New Crime To Worry About: Sitting While Black

In yet another completely isolated incident that has nothing to do with race, another black man has released a video of police going to town on him for being an uncooperative ne'er do well. In this case, the unruly offender is Christopher Lollie of St. Paul, Minnesota, who on Jan. 31 of this year was waiting to pick his kids up from daycare when confronted by a cop who wanted to know his name and why he was sitting down on a chair in a skyway in between two buildings. Like a troublemaker, he seemed to think he had the right to not give his name and ID to a police officer without her telling him what he'd done wrong -- and then what he'd done wrong was to not comply with her "Papers, please" request, which marked him as a probable criminal threat with dreadlocks.

Lollie told the Star-Tribune that he had been asked to leave the seating area after about two minutes by a security guard, but that he believed himself to be in a public area:

“I was just sitting down,” Lollie said Thursday. “He wanted me to move out of that area because I didn’t look like someone he wanted to sit in that area. … I was completely within my rights to sit there.”

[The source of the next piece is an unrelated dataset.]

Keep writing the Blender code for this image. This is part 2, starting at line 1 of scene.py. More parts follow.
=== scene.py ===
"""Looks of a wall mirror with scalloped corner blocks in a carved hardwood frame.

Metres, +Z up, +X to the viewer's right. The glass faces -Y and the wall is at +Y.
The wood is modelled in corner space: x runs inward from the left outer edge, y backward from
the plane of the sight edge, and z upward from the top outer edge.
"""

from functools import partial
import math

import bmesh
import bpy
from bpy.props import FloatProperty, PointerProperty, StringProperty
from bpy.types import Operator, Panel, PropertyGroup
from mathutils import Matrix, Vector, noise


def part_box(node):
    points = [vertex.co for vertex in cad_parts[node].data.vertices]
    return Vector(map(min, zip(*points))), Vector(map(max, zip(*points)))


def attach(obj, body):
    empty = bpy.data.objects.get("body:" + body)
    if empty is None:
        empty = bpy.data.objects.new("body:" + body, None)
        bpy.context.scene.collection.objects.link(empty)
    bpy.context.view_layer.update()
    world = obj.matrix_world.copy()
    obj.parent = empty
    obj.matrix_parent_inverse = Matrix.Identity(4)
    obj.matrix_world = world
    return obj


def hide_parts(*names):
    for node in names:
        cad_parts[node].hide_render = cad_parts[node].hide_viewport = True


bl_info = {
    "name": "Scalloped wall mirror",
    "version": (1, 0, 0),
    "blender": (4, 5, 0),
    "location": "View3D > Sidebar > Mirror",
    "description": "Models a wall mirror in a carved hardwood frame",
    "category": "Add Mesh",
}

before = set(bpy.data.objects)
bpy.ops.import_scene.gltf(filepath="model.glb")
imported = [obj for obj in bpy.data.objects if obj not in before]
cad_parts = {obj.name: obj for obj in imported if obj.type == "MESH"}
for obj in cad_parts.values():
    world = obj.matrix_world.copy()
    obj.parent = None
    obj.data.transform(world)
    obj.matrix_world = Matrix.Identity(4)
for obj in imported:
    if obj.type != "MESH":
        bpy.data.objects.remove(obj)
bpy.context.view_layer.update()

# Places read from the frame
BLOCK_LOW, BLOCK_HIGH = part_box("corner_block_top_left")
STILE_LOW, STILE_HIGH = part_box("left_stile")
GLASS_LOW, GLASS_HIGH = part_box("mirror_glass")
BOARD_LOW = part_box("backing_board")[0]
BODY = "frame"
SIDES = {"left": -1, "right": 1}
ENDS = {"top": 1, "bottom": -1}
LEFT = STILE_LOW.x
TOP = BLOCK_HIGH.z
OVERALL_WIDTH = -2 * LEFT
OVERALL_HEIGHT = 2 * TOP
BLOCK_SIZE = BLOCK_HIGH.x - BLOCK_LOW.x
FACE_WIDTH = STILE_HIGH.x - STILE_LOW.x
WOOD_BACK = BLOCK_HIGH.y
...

See, this is why we have unrest. People just won't behave. Lollie admits that he ignored a perfectly legitimate order from what Ben Stein would consider an officer of the law, and remained seated for a full 10 minutes in an area that was absolutely private, but which was open to the skyway and didn't have any signage indicating that it was reserved. But you know how The Blacks are, thinking they have rights and stuff. When the cops arrived, Lollie began recording, which is pretty convenient, too; if he were an honest person, he'd have recorded his entire day so we could know what he'd done to bring down all this trouble on himself.

The recording shows Lollie politely refusing to identify himself and repeatedly asking what offense he was suspected of, and the officer repeatedly asking him for his ID. When another officer arrives, things get rapidly worse, because of course now Lollie is defying TWO cops, one of whom he insults by calling him a very black term:

“The problem was --” the female officer begins.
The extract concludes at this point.